Несмотря на яростный огонь со стороны красных восставшие упорно шли вперёд. Крики, вопли, стоны, проклятия огласили окрестность. Не утихавшая ни на минуту пулемётная стрельба, наконец, остановила крестьян. Кто-то из них закричал, что стреляют и с Воскресенского храма, другие заметили, что со стороны полевой церкви появились конные латышские стрелки, третьи зашумели, чтобы спасались все, кто может, пока не поздно. Наступление захлебнулось.
Поднялась паника. Спотыкаясь об окровавленные тела убитых и раненых, стали разбегаться в разные стороны шедшие впереди мужики, а напиравшие на них сзади, поняв, в чём дело, попятились и тоже обратились в бегство. В это время к повстанцам на полном скаку приближалась красная конница, гремя подковами по мостовой и посверкивая клинками обнажённых шашек. Вскоре с громкими криками «Ура!» стремительно пронёсшиеся конники устремились в погоню за мятежниками.
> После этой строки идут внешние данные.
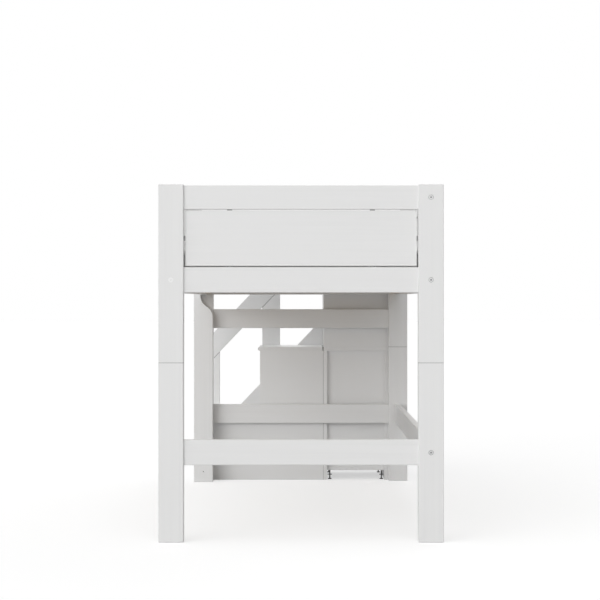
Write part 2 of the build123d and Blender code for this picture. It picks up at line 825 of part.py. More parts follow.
# Levelling feet: a pad, a threaded stem and a flat nut to turn it by
def make_foot(label, x, y):
    """Make one foot about its own upright axis."""
    pad_top = foot_floor_gap + foot_pad_height
    with BuildPart() as foot:
        pad = facing(x, y, foot_floor_gap, (0, 0, 1))
        shank(pad, foot_pad_diameter / 2, foot_pad_height, sides=head_sides)
        stem_length = shelf_bottom + foot_stem_rise - pad_top
        shank(facing(x, y, pad_top, (0, 0, 1)), foot_stem_diameter / 2, stem_length)
        nut_base = facing(x, y, foot_nut_height, (0, 0, 1))
        shank(nut_base, foot_nut_diameter / 2, foot_nut_thickness, sides=6)
    finish(foot, label)


make_foot("foot_near_left", foot_x[0], foot_y[0])
make_foot("foot_near_right", foot_x[1], foot_y[0])
make_foot("foot_far_left", foot_x[0], foot_y[1])
make_foot("foot_far_right", foot_x[1], foot_y[1])

# Guard on the far side of the stairs, parallel to their pitch
pitch = step_rise / step_run
handrail_drop = handrail_width / cos(atan2(step_rise, step_run))
guard_y = (stair_far, stair_far + guard_thickness)
handrail_end_height = top_rail_top
mid_post_left = (riser_1 + riser_3) / 2
newel_right = riser_1 + guard_post_width
mid_post_right = mid_post_left + guard_post_width
platform_posts_x = ((riser_3, riser_3 + guard_post_width), (cabinet_right - guard_post_width, cabinet_right))
top_board_bottom = handrail_end_height - platform_board_height


def handrail_top(x):
    """Height of the handrail's upper edge."""
    return handrail_end_height + (x - riser_3) * pitch


def sloping_outline(x_range, drop):
    """Outline of a sloping board with upright ends, a drop below the handrail."""
    left, right = x_range
    return (
        (left, handrail_top(left) - drop - handrail_drop),
        (right, handrail_top(right) - drop - handrail_drop),
        (right, handrail_top(right) - drop),
        (left, handrail_top(left) - drop),
    )


def mitred_outline(x_range):
    """Outline of a post from the floor up to the handrail's lower edge."""
    left, right = x_range
    under_right = handrail_top(right) - handrail_drop
    return ((left, 0), (right, 0), (right, under_right), (left, handrail_top(left) - handrail_drop))


with BuildPart() as guard_newel:
    add_profile(mitred_outline((riser_1, newel_right)), guard_y)
    ease_faces(rail_edge)
finish(guard_newel, "guard_newel")

with BuildPart() as guard_mid_post:
    add_profile(mitred_outline((mid_post_left, mid_post_right)), guard_y)
    ease_faces(rail_edge)
finish(guard_mid_post, "guard_mid_post")

with BuildPart() as guard_handrail:
    add_profile(sloping_outline((riser_1, riser_3), 0), guard_y)
    ease_faces(rail_edge)
finish(guard_handrail, "guard_handrail")

with BuildPart() as guard_platform_posts:
    for post_x in platform_posts_x:
        add_board(post_x, guard_y, (tread_over[1], top_board_bottom), Axis.Z, rail_edge)
finish(guard_platform_posts, "guard_platform_posts")

with BuildPart() as guard_boards:
    for board_x in ((newel_right, mid_post_left), (mid_post_right, riser_3)):
        add_profile(sloping_outline(board_x, lower_board_drop), guard_y)
    platform_board_bottom = tread_over[2] + platform_board_rise
    platform_board_span = (platform_board_bottom, platform_board_bottom + platform_board_height)
    block((platform_posts_x[0][1], platform_posts_x[1][0]), guard_y, platform_board_span)
    block((riser_3, cabinet_right), guard_y, (top_board_bottom, handrail_end_height))
    ease_faces(rail_edge)
finish(guard_boards, "guard_boards")
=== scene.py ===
import math

import bpy
import numpy as np
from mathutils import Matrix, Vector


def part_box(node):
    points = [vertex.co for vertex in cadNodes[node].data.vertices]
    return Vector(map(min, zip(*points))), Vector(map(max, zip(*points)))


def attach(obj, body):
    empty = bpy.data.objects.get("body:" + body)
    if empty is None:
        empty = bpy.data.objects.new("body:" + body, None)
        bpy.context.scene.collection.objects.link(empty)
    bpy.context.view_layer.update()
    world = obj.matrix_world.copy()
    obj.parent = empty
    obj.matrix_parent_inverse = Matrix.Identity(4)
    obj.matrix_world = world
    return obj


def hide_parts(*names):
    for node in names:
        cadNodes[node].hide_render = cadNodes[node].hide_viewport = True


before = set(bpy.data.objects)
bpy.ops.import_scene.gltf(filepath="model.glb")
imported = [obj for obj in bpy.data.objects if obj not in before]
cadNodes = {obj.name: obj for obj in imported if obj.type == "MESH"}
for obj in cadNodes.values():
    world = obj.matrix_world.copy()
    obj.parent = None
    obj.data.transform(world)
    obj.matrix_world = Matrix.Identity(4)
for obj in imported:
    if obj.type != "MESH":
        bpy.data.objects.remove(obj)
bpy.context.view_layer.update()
print("frame:", len(cadNodes), "pieces from the workshop model")

# Camera: square on to the near end, standing back in the room

cameraView = {
    "place": (0.0, -7.2385, 0.8667),   # metres, in front of the near end
    "focalPixels": 1675.5,             # focal length in pixels of a 600 pixel frame
    "framePixels": 600,
    "centrePixel": 300.98,             # where the bed's middle falls across the frame
    "sensor": 36.0,
}


def placeCamera(view):
    data = bpy.data.cameras.new("endOnCamera")
    data.sensor_width = view["sensor"]
    data.lens = view["focalPixels"] / view["framePixels"] * view["sensor"]
    data.shift_x = (view["framePixels"] / 2 - view["centrePixel"]) / view["framePixels"]
    data.clip_start = 0.1
    data.clip_end = 100
    camera = bpy.data.objects.new("endOnCamera", data)
    camera.location = view["place"]
    camera.rotation_euler = (math.pi / 2, 0, 0)
    bpy.context.scene.collection.objects.link(camera)
    bpy.context.scene.camera = camera


placeCamera(cameraView)
print("camera: in place")


# Materials

def startMaterial(name):
    material = bpy.data.materials.new(name)
    material.use_nodes = True
    tree = material.node_tree
    tree.nodes.clear()
    output = tree.nodes.new("ShaderNodeOutputMaterial")
    shader = tree.nodes.new("ShaderNodeBsdfPrincipled")
    tree.links.new(shader.outputs["BSDF"], output.inputs["Surface"])
    return material, tree, shader


def objectCoordinates(tree, scale, turn=(0, 0, 0)):
    # Object coordinates, turned and stretched so that a pattern runs along a board
    source = tree.nodes.new("ShaderNodeTexCoord")
    mapping = tree.nodes.new("ShaderNodeMapping")
    mapping.inputs["Rotation"].default_value = turn
    mapping.inputs["Scale"].default_value = scale
    tree.links.new(source.outputs["Object"], mapping.inputs["Vector"])
    return mapping.outputs["Vector"]


noiseRange = (0.3, 0.7)   # where most of a noise's values lie


def noise(tree, vector, scale, detail=3.0, roughness=0.5, distortion=0.0):
    node = tree.nodes.new("ShaderNodeTexNoise")
    node.inputs["Scale"].default_value = scale
    node.inputs["Detail"].default_value = detail
    node.inputs["Roughness"].default_value = roughness
    node.inputs["Distortion"].default_value = distortion
    tree.links.new(vector, node.inputs["Vector"])
    return node.outputs["Fac"]


def spread(tree, value, low, high, outLow, outHigh):
    # A value's range from low to high, carried over to another range and held there
    node = tree.nodes.new("ShaderNodeMapRange")
    node.inputs["From Min"].default_value = low
    node.inputs["From Max"].default_value = high
    node.inputs["To Min"].default_value = outLow
    node.inputs["To Max"].default_value = outHigh
    tree.links.new(value, node.inputs["Value"])
    return node.outputs["Result"]


def mathNode(tree, operation, first, second=None):
    node = tree.nodes.new("ShaderNodeMath")
    node.operation = operation
    for socket, value in zip(node.inputs, (first, second)):
        if isinstance(value, (int, float)):
            socket.default_value = value
        elif value is not None:
            tree.links.new(value, socket)
    return node.outputs["Value"]


def blendColours(tree, share, first, second):
    # From the first colour to the second as the share goes from 0 to 1
    node = tree.nodes.new("ShaderNodeMix")
    node.data_type = "RGBA"
    tree.links.new(share, node.inputs["Factor"])
    for socket, value in ((node.inputs["A"], first), (node.inputs["B"], second)):
        if isinstance(value, tuple):
            socket.default_value = (*value, 1)
        else:
            tree.links.new(value, socket)
    return node.outputs["Result"]


def bump(tree, height, depth, before=None):
    # Depth is in metres: how far the surface would rise for a height of 1
    node = tree.nodes.new("ShaderNodeBump")
    node.inputs["Strength"].default_value = 1
    node.inputs["Distance"].default_value = depth
    tree.links.new(height, node.inputs["Height"])
    if before is not None:
        tree.links.new(before, node.inputs["Normal"])
    return node.outputs["Normal"]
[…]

Догоняя их, красные кавалеристы лихо рубили с плеча по головам и телам несчастных крестьян, спасавшихся бегством от озверелых конных латышских стрелков, опьянённых запахом обильно пролитой человеческой крови.
Толпы мужиков, кинулись врассыпную, укрываясь в придорожных кустах Семикиной рощи, примыкавшей к тракту, по которому пришли восставшие. Они бежали, бросая на ходу винтовки и ружья, вилы, косы и топоры. Позже красногвардейцы наберут целых три воза вооружения. Огромная повстанческая армия быстро растаяла. И скоро уже некого было преследовать бравым кавалеристам. Лес и перелесок на окраине города поглотили и уберегли жизни многим бежавшим с поля боя мятежникам.

5.
Нахлёстывая коней, латышские стрелки с красногвардейцами Полухова по столбовой дороге, усеянной множеством трупов крестьян, прискакали в Гавриловское. Там по приказу командира латышей один из его метких стрелков сразил наповал на колокольне звонаря церкви, оборвав не утихавший с утра сполошный колокольный звон. Вслед за этим арестовали в церкви её священника и, заломив ему руки назад, вывели из храма и посадили на телегу. К нему присоединили ещё нескольких человек, арестованных по подозрению в участии в вооружённом мятеже, и всех их отправили в Спасскую «чрезвычайку».
Тем временем красногвардейцы и латыши пошли с обыском по дворам. Всех найденных и задержанных крестьян, уличённых в участии и даже в сочувствии восстанию, тут же под горячую руку пускали в расход. Когда же каратели устали лазить по избам и стрелять гавриловских мужиков, командир латышских стрелков приказал спалить всё мятежное село. И только военком Полухов, местный уроженец, пользуясь правом председателя военсовета, отменил этот приказ. После этого насытившиеся кровью красноармейцы покинули село и вернулись в Спасск. А женщины, старики и дети Гавриловского и других соседних сёл пошли подбирать и хоронить валявшиеся по всей дороге тела убитых крестьян-повстанцев.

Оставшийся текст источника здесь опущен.